Zeppo, Chico and Groucho do the Chevalier impersonation and are easily caught, but Harpo comes in and his Chevalier impersonation sounds just like the real one — since he’s got a phonograph strapped to his back on which he’s playing Chevalier’s record of “You Brought a New Kind of Love to Me.” In some ways Monkey Business is a pencil sketch for an even greater Marx Bros. movie, A Night at the Opera, since not only are the Brothers playing stowaways but there’s a great scene in which a returning diva, Madame Swempski (credited on imdb.com to Cecil Cunningham — was that a girl named Cecil or did the Marxes really cross-gender cast?), gives a press conference on the boat, only it’s taken over by Groucho, posing as a reporter and asking the most insulting questions he can think of: “Is it true you’re getting a divorce as soon as your husband recovers his eyesight? Is it true you wash your hair in clam broth? Is it true you used to dance in a flea circus?” When she protests, “I don’t like this innuendo,” Groucho fires back, “That’s what I always say: love flies out the door when money comes innuendo!” Once the Marxes get off the boat (by posing as a sick passenger and the three health care workers attending to him) the scene shifts to Joe Helton’s big coming-out party for his daughter — the film’s costume designer seemed confused about whether this was supposed to be a costume party or not, since some of the guests are dressed as cowboys and/or Indians while others are in normal wear — only she’s kidnapped by Briggs’ gang and taken to an old barn, a rather sordid and tacky-looking setting for the end of a film that until then has looked pretty stylish (that big Art Deco ocean liner is a triumph of the set designer’s art!).

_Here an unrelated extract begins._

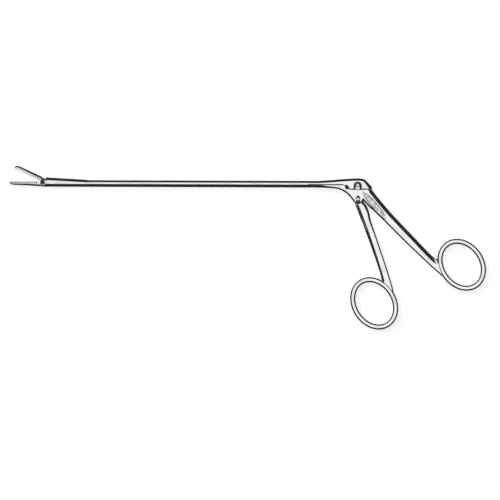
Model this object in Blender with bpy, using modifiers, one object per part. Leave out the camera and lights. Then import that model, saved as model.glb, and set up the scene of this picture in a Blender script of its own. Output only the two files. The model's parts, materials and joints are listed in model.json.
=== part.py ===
"""Sliding-shaft grasping forceps, lying on its side.

All sizes below are in millimetres and the model is built in metres, +Z up. Sizes are laid out in
the handle frame, whose origin is the pivot of the finger lever: +X runs from the jaws to the
handle, +Y from the finger rings up to the shaft and +Z out of the side of the instrument. The
model is moved at the end, so that its origin lies below the middle of its box.
"""

import math

import bmesh
import bpy
from mathutils import Matrix, Vector

MM = 0.001

# Shaft: a round bar split lengthwise into a fixed lower half and a sliding upper half
SHAFT_RADIUS = 2.05
SHAFT_CENTRE_Y = 8.92
SPLIT_Y = 8.60
SLIDING_GAP = 0.10
SHAFT_REAR_X = -16.0
SHAFT_SEGMENTS = 24

# Nose: the deeper front end of the sliding bar, as setbacks behind its foremost point
NOSE_HALF_WIDTH = 2.10
NOSE_LENGTH = 25.8
NOSE_EMBED = 7.8
NOSE_FOOT_SETBACK = 0.9
NOSE_FRONT_EDGE = ((0.0, 10.6), (0.6, 12.2))
NOSE_CROWN = (1.7, 12.55)
NOSE_REAR_TOP_Y = 11.25
NOSE_REAR_BEVEL = 0.4

# Jaw hinge: the jaw swings between the two cheeks of the lower shaft
JAW_PIVOT_X = -190.2
JAW_PIVOT_Y = 7.90
JAW_OPEN_ANGLE = math.radians(26.3)
JAW_LENGTH = 19.1
JAW_HALF_WIDTH = 1.90
JAW_TIP_HALF_WIDTH = 1.35
JAW_TAPER_LENGTH = 13.1
FACE_HEIGHT = 2.32
LOWER_JAW_TIP_Y = 1.5
LOWER_JAW_UNDERSIDE = ((11.6, -0.33), (4.1, -0.05), (1.6, 0.3), (0.5, 0.9))
UPPER_JAW_DEPTH = 2.50
UPPER_JAW_TIP_RISE = 0.9
UPPER_JAW_BACK = ((13.1, 0.05), (3.6, 0.3), (1.5, 0.55), (0.4, 1.1))
UPPER_JAW_HEEL = 0.3
HINGE_FLAT_LENGTH = 2.2
HINGE_FLAT_RISE = 0.12
HINGE_FLAT_RUN = 0.4
HINGE_THROAT = (-1.0, 0.1)
TANG_THICKNESS = 1.40
TANG_GAP = 0.10
TANG_WALL = 0.5
TANG_EYE_RADIUS = 0.8
TANG_ROOT_DEPTH = 1.0
TANG_ROOT_LOW_Y = 3.0
TANG_ROOT_DROP = 0.5
TANG_BACK = (0.2, 0.35)
TANG_NECK = (-0.15, 1.3)
JAW_PIN_RADIUS = 0.40

# Teeth: straight ridges across both jaws, which mesh when the jaws close
TOOTH_PITCH = 1.25
TOOTH_DEPTH = 0.45
TOOTH_COUNT = 13
TOOTH_GAP = 0.12
TOOTH_FRONT = 0.9

# Link between the sliding bar and the jaw
LINK_PIN_X = 3.20
LINK_PIN_Y = 2.50
LINK_STEPS = 6
FORK_DEPTH = 5.4
TANG_SLOT_FRONT = 1.25
TANG_SLOT_INSET = 0.5

# Finger lever
DRIVE_PIN_X = -0.24
DRIVE_PIN_Y = 8.34
SLIDE_STROKE = 1.50
LEVER_TANG_THICKNESS = 2.0
LEVER_GAP = 0.10
LEVER_SWING_MARGIN = 0.30
LEVER_LEAN_ROOM = 0.7
LEVER_SHANK_THICKNESS = 4.4
LEVER_THIN_LENGTH = 12.0
LEVER_RAMP_LENGTH = 9.0
LEVER_SHANK_ANGLE = math.radians(-69.0)
LEVER_EYE_RADIUS = 2.2
LEVER_FRONT_EDGE = ((-2.25, 6.0), (-2.45, 0.0), (-1.75, -2.7), (-1.1, -4.8))
LEVER_REAR_EDGE = ((1.95, 6.0), (2.45, 0.9), (3.75, -1.9), (5.0, -3.6), (5.9, -5.3), (7.05, -8.5))
FRONT_SHANK_FRONT_EDGE = ((3.2, -15.7), (7.35, -26.9), (11.3, -38.2), (13.9, -46.5))
FRONT_SHANK_REAR_EDGE = ((8.2, -13.7), (14.0, -30.8), (17.8, -42.2), (21.0, -52.8))

# Handle body
BODY_THICKNESS = 5.2
BODY_TOP_Y = 5.95
STEP_X = -8.5
STEP_FOOT_X = -7.4
HEAD_STEP_X = -6.3
HEAD_STEP_FOOT_X = -4.76
TONGUE_FOOT_X = -4.2
TONGUE_TOP_X = -5.8
TONGUE_TOP_Y = SPLIT_Y - 0.10
TONGUE_THICKNESS = 1.0
BODY_FRONT_X = -24.0
BODY_REAR_X = 8.3
THROAT_EDGE = ((-3.6, -0.3), (-6.0, 2.6), (-9.6, 5.05), (-14.0, 6.35))
BOSS_RADIUS = 2.95
BOSS_ARC = (-25, -140)
CROTCH = (3.35, -0.6)
FLARE_START_X = -30.0
FLARE_END_X = -13.0
REAR_SHANK_THICKNESS = 4.4
REAR_SHANK_ANGLE = math.radians(-38.0)
REAR_TAPER_START = (8.0, -1.0)
REAR_TAPER_LENGTH = 56.0
REAR_SHANK_UPPER_EDGE = ((9.6, 4.1), (19.0, -7.1), (31.4, -20.2), (44.0, -33.2))
REAR_SHANK_LOWER_EDGE = ((49.4, -45.1), (40.4, -37.1), (27.4, -24.7), (14.7, -12.0), (7.2, -4.9))
EDGE_ROUND = 0.45

# Head: the deep rear end of the sliding bar
HEAD_FOOT_X = 8.2
HEAD_EDGE = ((8.35, 7.3), (6.0, 9.95), (3.6, 12.0), (0.0, 12.6), (-8.4, 12.15), (-16.8, 11.4))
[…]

There are still some nice gags, including yet another gag spoofing the pretensions of art singing — Groucho announces, “I wish to announce that a buffet supper will be served in the next room in five minutes. In order to get you in that room quickly, Mrs. Schmalhausen (Maxine Castle) will sing a soprano solo in this room” — as well as the obligatory piano and harp interludes from Chico and Harpo, respectively (though instead of a solo Harpo takes over from another harp player as Mrs. Schmalhausen’s accompanist and makes his distaste for her singing of “O Sole Mio” incredibly obvious) — and though Monkey Business peters out with a rather lame punch line (the three Marx Brothers who matter — Zeppo has rescued Ruth Hall from his kidnappers and is busy canoodling with her — are attacking a haystack with rakes and Groucho explains, “I’m searching for a needle in a haystack”), most of it is a laff-riot, the Marxes at full power unencumbered by much in the way of romance, music or plot. Monkey Business was directed by Norman Z. McLeod from a script credited to S. J. Perelman, Will B. Johnstone and Arthur Sheekman, with imdb.com crediting J. Carver Pusey (a cartoonist who was hired as a gag man for Harpo) and Al Shean (the Marxes’ uncle and a vaudeville and Broadway star in his own right as half of the team of Gallagher and Shean), and Marx Brothers biographer Allen Eyles suggested that Perelman’s influence on the Marxes manifested itself in making Groucho more infantile than usual (when “Alky” Briggs is threatening to kill him for flirting with his wife, Groucho bats his eyes, raises the pitch of his voice to sound like a teenage girl, and says, “Do you think a girl thinks less of a boy if he lets himself be kissed?”) and Harpo more savage and demonic.